# RVing in Paradise



## Buckeye Chuck (Jan 29, 2008)

We are leaving for Hawaii Saturday morning.  We will be on a 10 day cruise but while we are there I plan on checking out RV rentals for possible future use.  We found this on the Big Island: Island RV

Does anyone have suggestions about other RV rental agencies on Hawaii or other Hawaiian Islands?


----------



## LEN (Jan 29, 2008)

Re: RVing in Paradise

Think I would go with a rental car and a condo, for the price they quote I could stay 2-3 weeks for the cost of one. Plus a lot of the sites to see in the Islands are not suited for RV travel and too far to walk. JMO

LEN


----------



## H2H1 (Jan 29, 2008)

RE: RVing in Paradise

Hello Buckeye Chuck.hey I am with you, if you afford to take a 10 dayscruiseyou can afford to rent an RV and go your own way just like the ad stated. So in my MO go for it. I am lookinginto an ALASKAN10 DAY cruise for the wife's CHRISTMAS surprise And if we stay on shore I will look into a rental maybe not a RV but an SUV. We love to out on our own and not with atour guide. anyway best of luck and enjoy your cruise.


----------



## rjf7g (Jan 29, 2008)

Re: RVing in Paradise

I have a little experience with Hawaii but no experience with RVs in Hawaii.  I saw a lot of homeless people sleeping in makeshift tents, but really don't recall seeing any RVs. Can't imagine taking an RV to some of the places we went...


----------



## utmtman (Jan 29, 2008)

Re: RVing in Paradise

Having been to Hawaii, let me tell ya you can drive completely around the island in one day.   Also I never once saw an rv park or camper park for that matter.


----------



## Buckeye Chuck (Jan 30, 2008)

Re: RVing in Paradise



> utmtman - 1/29/2008  7:22 PM
> 
> Having been to Hawaii, let me tell ya you can drive completely around the island in one day.   Also I never once saw an rv park or camper park for that matter.

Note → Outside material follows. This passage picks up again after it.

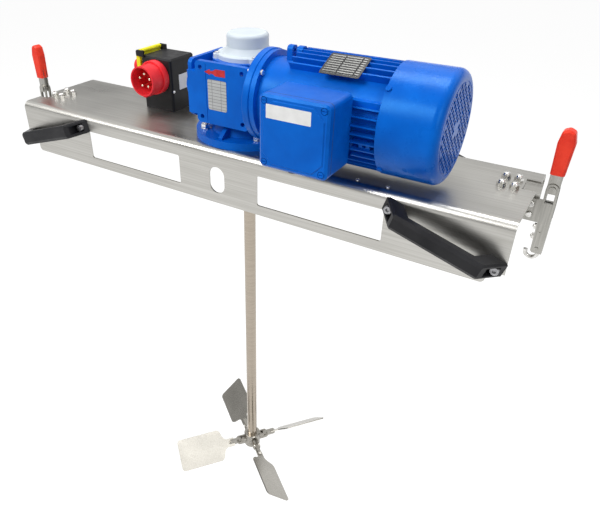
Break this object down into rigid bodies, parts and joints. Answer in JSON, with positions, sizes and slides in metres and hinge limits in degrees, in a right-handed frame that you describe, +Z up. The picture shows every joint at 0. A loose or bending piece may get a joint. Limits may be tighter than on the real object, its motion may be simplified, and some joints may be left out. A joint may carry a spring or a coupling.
{
  "type": "tank agitator",
  "caption": "Bridge-mounted tank agitator: folded cross beam with worm gear motor, switch, carrying handles, toggle clamps and a long shaft with folding blades.",
  "frame": {"origin": "on the shaft axis, in the plane in which the stepped ends of the beam rest on the container's rim", "axes": "+Z up along the shaft, +X along the beam towards the motor, +Y towards the back"},
  "size_m": [1.117, 0.3743, 1.0773],
  "materials": {
    "stainless": "brushed",
    "zinc_steel": "bright zinc plated",
    "blue_paint": "gloss enamel",
    "handle_black": "fine texture",
    "black_plastic": "fine texture",
    "grip_red": "dipped vinyl",
    "signal_red": "moulded",
    "signal_yellow": "moulded",
    "signal_green": "moulded",
    "cap_grey": "moulded",
    "bronze": "machined",
    "brass_pins": "bright",
    "copper": "varnished winding",
    "laminations": "stacked sheet",
    "shaft_steel": "ground",
    "bearing_steel": "ground",
    "rubber": "matt"
  },
  "bodies": {
    "root": {"cross_beam": "stainless", "handle_fasteners": "zinc_steel", "bracket_fasteners": "stainless", "flange_fasteners": "zinc_steel", "output_flange": "blue_paint", "gear_housing": "blue_paint", "worm_end_cover": "blue_paint", "gear_bearings": "bearing_steel", "shaft_seals": "rubber", "top_cap": "cap_grey", "cap_screws": "zinc_steel", "drive_end_shield": "blue_paint", "motor_frame": "blue_paint", "rear_end_shield": "blue_paint", "stator_core": "laminations", "stator_windings": "copper", "motor_bearings": "bearing_steel", "fan_cowl": "blue_paint", "motor_screws": "zinc_steel", "terminal_box": "blue_paint", "lid_gasket": "rubber", "terminal_lid": "blue_paint", "cable_gland": "black_plastic", "terminal_board": "black_plastic", "switch_base": "black_plastic", "switch_housing": "black_plastic", "switch_screws": "zinc_steel", "power_inlet": "signal_red", "inlet_carrier": "signal_red", "inlet_pins": "brass_pins", "clamp_bracket_left": "stainless", "carry_handle_front_left": "handle_black", "carry_handle_back_left": "handle_black", "clamp_bracket_right": "stainless", "carry_handle_front_right": "handle_black", "carry_handle_back_right": "handle_black"},
    "output": {"agitator_shaft": "stainless", "impeller_hub": "stainless", "hollow_output_shaft": "shaft_steel", "worm_wheel": "bronze"},
    "rotor": {"motor_shaft": "shaft_steel", "rotor_core": "laminations", "worm": "shaft_steel", "fan": "black_plastic"},
    "flap": {"stop_flap": "signal_yellow"},
    "mushroom": {"stop_mushroom": "signal_red"},
    "start": {"start_button": "signal_green"},
    "stop": {"stop_button": "signal_red"},
    "folding_blade_1": {"blade_1": "stainless"},
    "folding_blade_2": {"blade_2": "stainless"},
    "folding_blade_3": {"blade_3": "stainless"},
    "folding_blade_4": {"blade_4": "stainless"},
    "lever_right": {"clamp_lever_right": "stainless", "clamp_grip_right": "grip_red"},
    "link_right": {"clamp_link_right": "stainless", "clamp_hook_right": "stainless"},
    "lever_left": {"clamp_lever_left": "stainless", "clamp_grip_left": "grip_red"},
    "link_left": {"clamp_link_left": "stainless", "clamp_hook_left": "stainless"}
  },
  "joints": [
    {"name": "output_spin", "type": "hinge", "parent": "root", "child": "output", "pos_m": [0, 0, 0.18], "axis": [0, 0, 1], "continuous": true},
    {"name": "rotor_spin", "type": "hinge", "parent": "root", "child": "rotor", "pos_m": [0.2, -0.048, 0.182], "axis": [1, 0, 0], "continuous": true},
    {"name": "blade_1_fold", "type": "hinge", "parent": "output", "child": "folding_blade_1", "pos_m": [0.02155, 0.02758, -0.778], "axis": [-0.788, 0.6157, 0], "range_deg": [0, 88]},
    {"name": "blade_2_fold", "type": "hinge", "parent": "output", "child": "folding_blade_2", "pos_m": [-0.02758, 0.02155, -0.778], "axis": [-0.6157, -0.788, 0], "range_deg": [0, 88]},
    {"name": "blade_3_fold", "type": "hinge", "parent": "output", "child": "folding_blade_3", "pos_m": [-0.02155, -0.02758, -0.778], "axis": [0.788, -0.6157, 0], "range_deg": [0, 88]},
    {"name": "blade_4_fold", "type": "hinge", "parent": "output", "child": "folding_blade_4", "pos_m": [0.02758, -0.02155, -0.778], "axis": [0.6157, 0.788, 0], "range_deg": [0, 88]},
    {"name": "clamp_right_lever", "type": "hinge", "parent": "root", "child": "lever_right", "pos_m": [0.546, 0.03, 0.054], "axis": [0, 1, 0], "range_deg": [0, 100]},
    {"name": "clamp_right_link", "type": "hinge", "parent": "lever_right", "child": "link_right", "pos_m": [0.545, 0.03, 0.091], "axis": [0, 1, 0], "range_deg": [-100, 0]},
    {"name": "clamp_left_lever", "type": "hinge", "parent": "root", "child": "lever_left", "pos_m": [-0.546, -0.03, 0.054], "axis": [0, -1, 0], "range_deg": [0, 100]},
    {"name": "clamp_left_link", "type": "hinge", "parent": "lever_left", "child": "link_left", "pos_m": [-0.545, -0.03, 0.091], "axis": [0, -1, 0], "range_deg": [-100, 0]},
    {"name": "flap_lift", "type": "hinge", "parent": "root", "child": "flap", "pos_m": [-0.281, 0.047, 0.197], "axis": [0, 1, 0], "range_deg": [0, 110]},
    {"name": "mushroom_press", "type": "slide", "parent": "flap", "child": "mushroom", "axis": [1, 0, 0], "range_m": [0, 0.003], "stiffness_N_per_m": 600},
    {"name": "stop_press", "type": "slide", "parent": "root", "child": "stop", "axis": [1, 0, 0], "range_m": [0, 0.003], "stiffness_N_per_m": 600},
    {"name": "start_press", "type": "slide", "parent": "root", "child": "start", "axis": [1, 0, 0], "range_m": [0, 0.003], "stiffness_N_per_m": 600}
  ],
  "couplings": [
    {"joint": "rotor_spin", "follows": "output_spin", "ratio": 15},
    {"joint": "clamp_right_link", "follows": "clamp_right_lever", "ratio": -1},
    {"joint": "clamp_left_link", "follows": "clamp_left_lever", "ratio": -1},
    {"joint": "stop_press", "follows": "mushroom_press", "ratio": 1}
  ]
}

Wow! I never would have guessed that from looking at this web site:Island RV  This site shows the Big Island having 1500 miles of "byways" and at least five parks that allow camping with permits.  The county has 8-10 parks that allow camping and if I read correctly Volcano National Park allows camping. I guess I'll find out next week.

My plan, as it is now, is to go back in a couple of years an  spend a week on the big island in an Rv I want to relax, enjoy the weather and beaches, and take my time seeing as many sites as I feel like seeing. From there We'll spend some more time in hotels on the smaller islands.

-BC-


----------



## Buckeye Chuck (Jan 30, 2008)

RE: RVing in Paradise



> H2H1 - 1/29/2008  12:04 PM
> 
> Hello Buckeye Chuck. hey I am with you, if you afford to take a 10 days cruise you can afford to rent an RV and go your own way  just like the ad stated. So in my MO go for it. I am looking into an ALASKAN 10 DAY cruise for the wife's CHRISTMAS surprise And if we stay on shore I will look into a rental  maybe not a RV but an SUV. We love to out on our own and not with a tour guide. anyway best of luck and enjoy your cruise.




I  feel the same way as you do about guided tours.  We are only taking one tour arranged by the cruise line.  The rest of the time we will  rent a car/jeep and go off on our own. I had some friends that went on an Alaska Cruise last year.  They loved it.  I hope you can do it soon.

Have fun,

-BC-


----------



## LEN (Jan 30, 2008)

Re: RVing in Paradise

You can spend easily 2 weeks on the big Island. Two to 3 days at the volcano and another day south of Hilo 2-3 days south of Kona and you haven't touched things up the north west shore and the ranch country. Then theres the high country to explore also. Ya you can do a quick drive through in a week but all it will be is a drive. I usually spend about 10 days on the other Island feel rushed and I know where most of the hings to see are.

LEN


----------



## Buckeye Chuck (Jan 30, 2008)

Re: RVing in Paradise

Len,

We're going to have to "talk" when I get back.  I can't wait for Saturday Morning.  We had near blizzard conditions here last night and this morning. 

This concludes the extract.